Are you ready for the revival of Slavery? I put this question plainly; for this is involved in the irreversibility of the Reconstruction Acts. Let these be overthrown or abandoned, and I know no adequate safeguard against an outrageous oppression of the freedman, which will be Slavery under another name. The original type, as received from Africa and perpetuated here, might not appear; but this is not the only form of the hateful wrong. Not to speak of peonage, as it existed in Mexico, there is a denial of rights, with exclusion from all participation in the Government and subjection to oppressive restraints, which of itself is a most direful slavery, under which the wretched bondman smarts as beneath the lash. And such a slavery has been deliberately planned by the Rebels. It would be organized, if they again had power. Of this there can be no doubt. The evidence is explicit and authentic.

I have here a Congressional document, containing the cruel legislation of the Rebel States immediately after the close of the Rebellion, under the inspiration of the Johnson governments.[272] Here are its diabolical statutes, fashioned in the spirit of Slavery, with all that heartlessness which gave to Slavery its distinctive character. The emancipated African, shut out from all participation in the Government, despoiled of the ballot, was enmeshed in a web of laws which left him no better than a fly in the toils of a spider. If he moved away from his place of work, he was caught as a “vagrant”; if he sought work as a mechanic or by the job, he was constrained by the requirement of a “license”; if he complained of a white man, he was subjected to the most cunning impediments; if he bought arms for self-defence, he was a violator of law;—and thus, wherever he went, or whatever he attempted, he was a perpetual victim. In Mississippi he could not “rent or lease any lands or tenements except in incorporated towns or cities,” thus keeping him a serf attached to the soil of his master. Looking at these provisions critically, it appears, that, while pretending to regulate vagrants, apprentices, licenses, and civil rights, the freedman was degraded to the most abject condition; and then, under a pretence for the public peace, he was shut out from opportunities of knowledge, and also from keeping arms, while he was subjected to odious and exceptional punishments, as the pillory, the stocks, the whipping-post, and sale for fine and costs. Behind all these was violence, assassination, murder, with the Ku-Klux-Klan constituting the lawless police of this new system. The whole picture is too horrible; but it is true as horrible.
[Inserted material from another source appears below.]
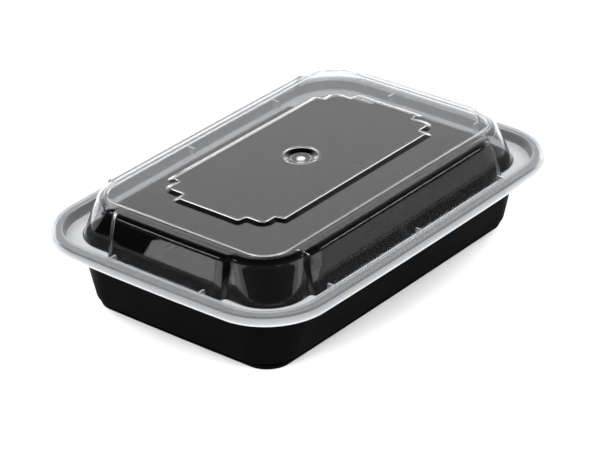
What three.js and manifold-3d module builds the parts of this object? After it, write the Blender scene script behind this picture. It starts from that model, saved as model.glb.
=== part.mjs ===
// Rectangular takeaway meal container, closed and empty: a black moulded tray
// and its clear push-fit lid. Millimetres, +Z up. Origin at the centre of the
// tray's flat bottom, X along the long side, Y along the short side.
import * as THREE from 'three';
import { mergeVertices } from 'three/addons/utils/BufferGeometryUtils.js';
import Module from 'manifold-3d';

// ---------------------------------------------------------------- sizes
// A station is [half length X, half width Y, corner radius, height Z].

// tray
const TRAY_WALL = 0.8;          // sheet thickness
const FOOT_A = 91.7;            // low foot that it stands on
const FOOT_B = 56.2;
const FOOT_R = 12.5;
const FOOT_FILLET = 0.8;
const FOOT_H = 2.6;
const WALL_LOW_A = 94.9;        // outer wall above its rounded lower edge
const WALL_LOW_B = 59.4;
const WALL_LOW_R = 18.5;
const WALL_LOW_Z = 5.4;
const EDGE_FILLET = 2.4;        // rounded lower edge
const FLOOR_FILLET = 4.0;       // inside, from floor to wall
const WALL_TOP_A = 99.6;        // outer wall just under the ledge
const WALL_TOP_B = 67.3;
const WALL_TOP_R = 26.3;
const LEDGE_Z = 34.5;           // top of the ledge that carries the lid
const SEAT_A = 106.5;           // upright seat wall, inner face
const SEAT_B = 73.2;
const SEAT_R = 26.9;
const FLANGE_Z = 39.3;          // top of the flange
const FLANGE_A = 109.5;         // outer edge of the flange
const FLANGE_B = 76.2;
const FLANGE_R = 31.6;
const LIP_Z = 36.7;             // lower end of the turned-down lip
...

In the face of this unanswerable evidence, who will say that it was not proposed to revive Slavery? To call such a condition Liberty is preposterous. If not a slave of the old type, the freedman was a slave of a new type, invented by his unrepentant master as the substitute for what he had surrendered to the power of the Nation. Beginning with a caste as offensive and irreligious as that of Hindostan, and adding to it the pretensions of an oligarchy in government, the representatives of the old system were preparing to trample upon an oppressed race. The soul sickens at the thought.
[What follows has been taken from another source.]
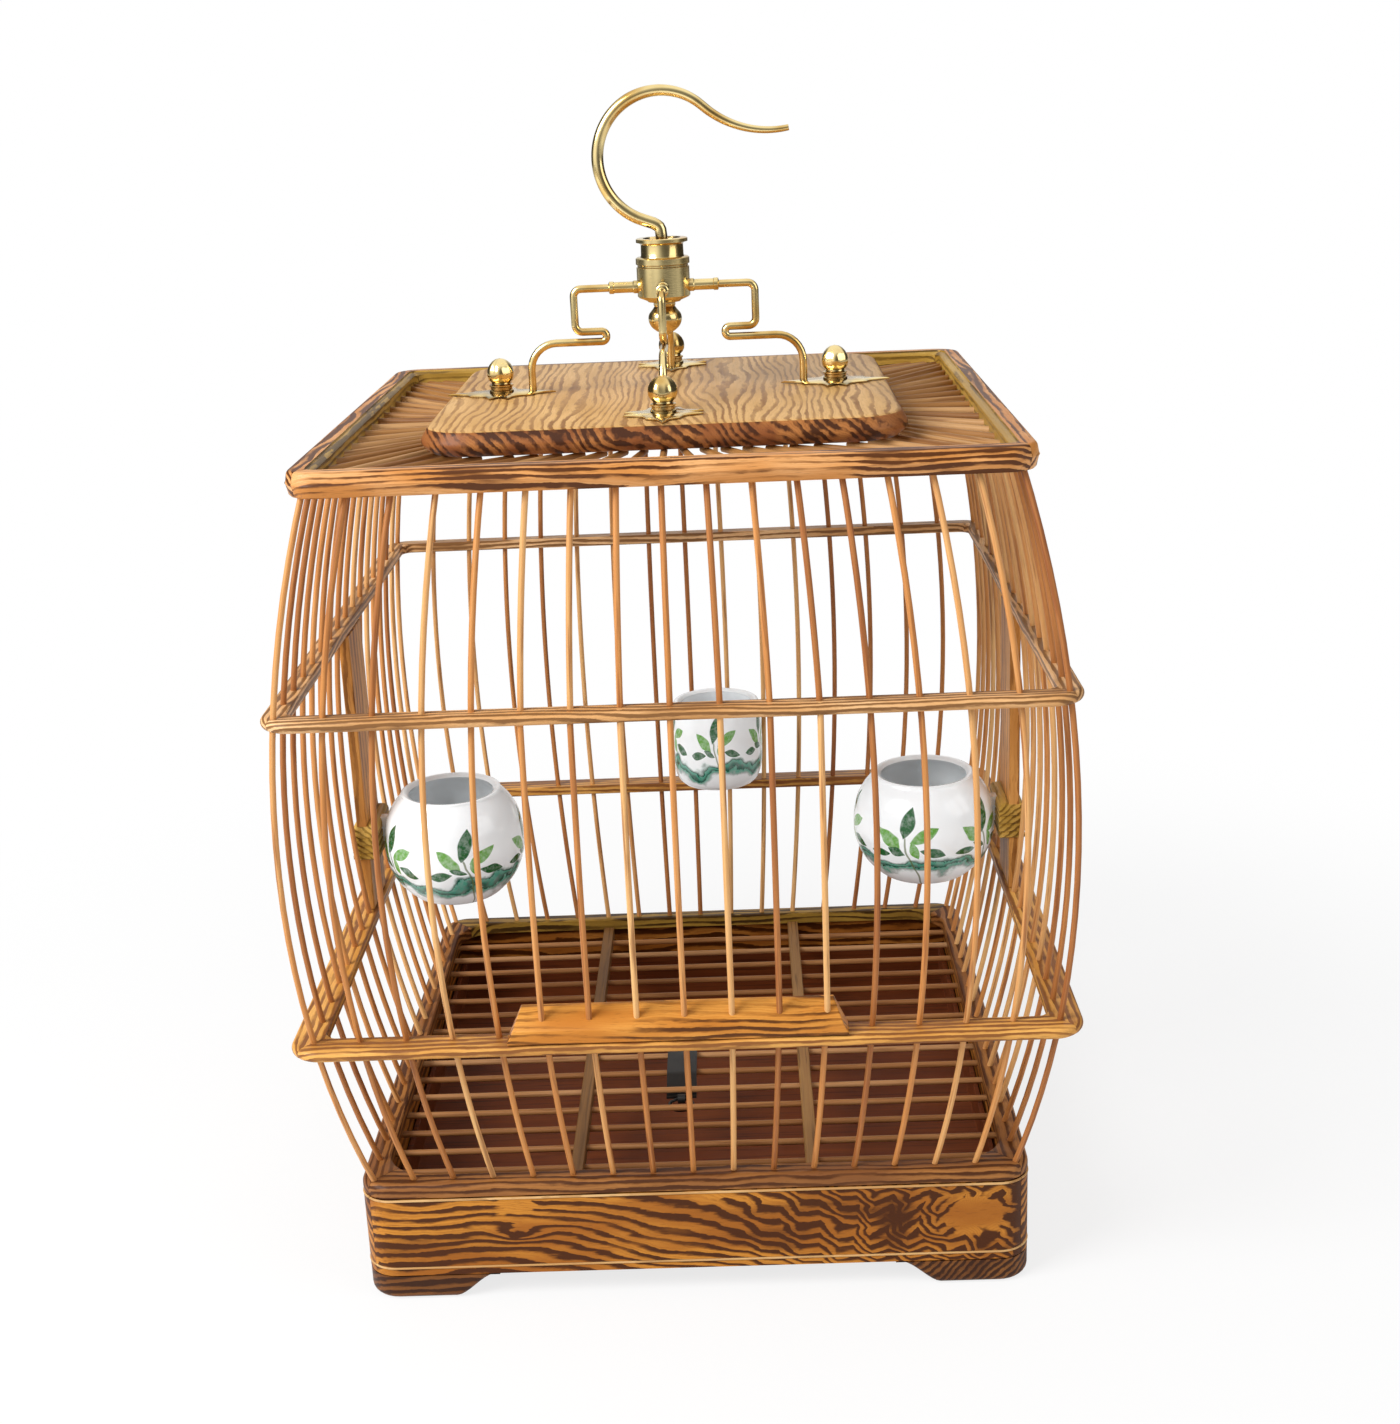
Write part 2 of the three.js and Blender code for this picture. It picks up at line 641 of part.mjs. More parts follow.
function buildRim() {
  const sockets = barCutters(PLACES, BAR_BOTTOM - SOCKET_END_GAP, RIM_TOP + RIM_HEIGHT);
  const parts = members(rimRing().subtract(sockets), BASE_HALF, BOARD_TOP, RIM_TOP);
  for (const [name, made] of Object.entries(parts)) addMesh(`base_rim_${name}`, geometryOf(made), "darkWood");
}

// Bars that pass through every level without being set in a rail
function buildFreeBars() {
  for (const [name, side] of [["front", SIDES.front], ["back", SIDES.back]]) {
    const hands = side === SIDES.front ? ["left", "right"] : ["right", "left"];
    addMesh(`corner_bar_${name}_${hands[0]}`, bar(side, 0), "bar");
    addMesh(`corner_bar_${name}_${hands[1]}`, bar(side, LAST_BAR), "bar");
  }
  for (let index = 1; index < FIRST_DOOR_BAR; index += 1) {
    addMesh(`front_bar_left_${index}`, bar(SIDES.front, index), "bar");
    addMesh(`front_bar_right_${index}`, bar(SIDES.front, LAST_BAR - index), "bar");
  }
}

// Lift door: a sill block and bars that follow the belly outside the fixed bars
function sillSection(bottom, top) {
  const line = -barReach(top, DOOR_OUTSET);
  return [
    [line - SILL_FRONT + DOOR_OUTSET + BAR_DIAMETER / 2, bottom], [line + SILL_BACK + DOOR_OUTSET, bottom],
    [line + SILL_BACK + DOOR_OUTSET, top], [line + SILL_BACK + DOOR_OUTSET - SILL_FLAT, top],
    [line - SILL_FRONT + DOOR_OUTSET + BAR_DIAMETER / 2, bottom + SILL_NOSE_HEIGHT],
  ];
}

function buildDoor() {
  const bottom = LOWER_RAIL_TOP + SEAT_GAP;
  const top = bottom + SILL_HEIGHT;
  const half = SILL_LENGTH / 2;
  const right = [
    [half, bottom - cutOverrun], [half, bottom], [half - SILL_NOSE_TAPER, bottom + SILL_NOSE_HEIGHT],
    [half - SILL_END_TAPER, top], [half - SILL_END_TAPER, top + cutOverrun],
  ];
  const left = right.map(([x, z]) => [-x, z]).reverse();
  const ends = extrudeAlongY([...right, ...left], 4 * BASE_HALF).translate(SILL_SHIFT, 0, 0);
  const block = extrudeAlongX(sillSection(bottom, top), SILL_LENGTH + cutOverrun).translate(SILL_SHIFT, 0, 0);
  const bars = DOOR_BAR_X.map((x) =>
    sweep(doorBarPoints(x, top - SILL_SOCKET, UPPER_RAIL_TOP, DOOR_BAR_STEPS), BAR_RADIUS, BAR_SIDES));
  addMesh("door", geometryOf(solid(block).intersect(solid(ends)).add(union(bars))), "wood");
}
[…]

With all this indubitable record staring us in the eyes, with the daily report of inconceivable outrage darkening the air, with wrong in every form let loose upon the long-suffering freedman, General Lee breaks the respectable silence of his parole to deny that “the Southern people are hostile to the negroes, and would oppress them, if in their power to do it.” The report, he asserts, is “entirely unfounded,”—that is the phrase,—“entirely unfounded”; and then he dwells on the old patriarchal relation, with the habit from childhood of “looking upon them with kindness” (witness the history of Slavery in its authentic instances!); and then he insists that “the change in the relations of the two races has wrought no change in feelings towards them,” that “without their labor the land of the South would be comparatively unproductive, and therefore self-interest would prompt the whites of the South to extend to the negroes care and protection.” Here is the threadbare pretension with which we were so familiar through all the dreary days of the old Barbarism, now brought forward by the Generalissimo of the Rebellion to vindicate the new,—and all this with an unabashed effrontery, which shows, that, in surrendering his sword, he did not surrender that insensibility to justice and humanity which is the distinctive character of the slave-master. The freedman does not need the “care and protection” of any such person. He needs the rights of an American citizen; and you are to declare by your votes if he shall have them.


The opposition to the Reconstruction Acts manifests itself in an inconceivable brutality, kindred to that of Slavery, and fit prelude to the revival of this odious wrong. Shall this continue? Outrage in every form is directed against loyal persons, without distinction of color. It is enough that a man is a patriot for Rebels to make war upon him. Insulted, abused, and despoiled of everything, he is murdered on the highway, on the railway, or, it may be, in his own house. Nowhere is he safe. The terrible atrocity of these acts is aggravated by the rallying cries of the murderers. If the victim is black, then it is a “war of races”; if white, then he is nothing but a “carpet-bagger”; and so, whether black or white, he is a victim. History has few scenes of equal guilt. Persecution in all its untold cruelties, ending in martyrdom, rages over a wide-spread land.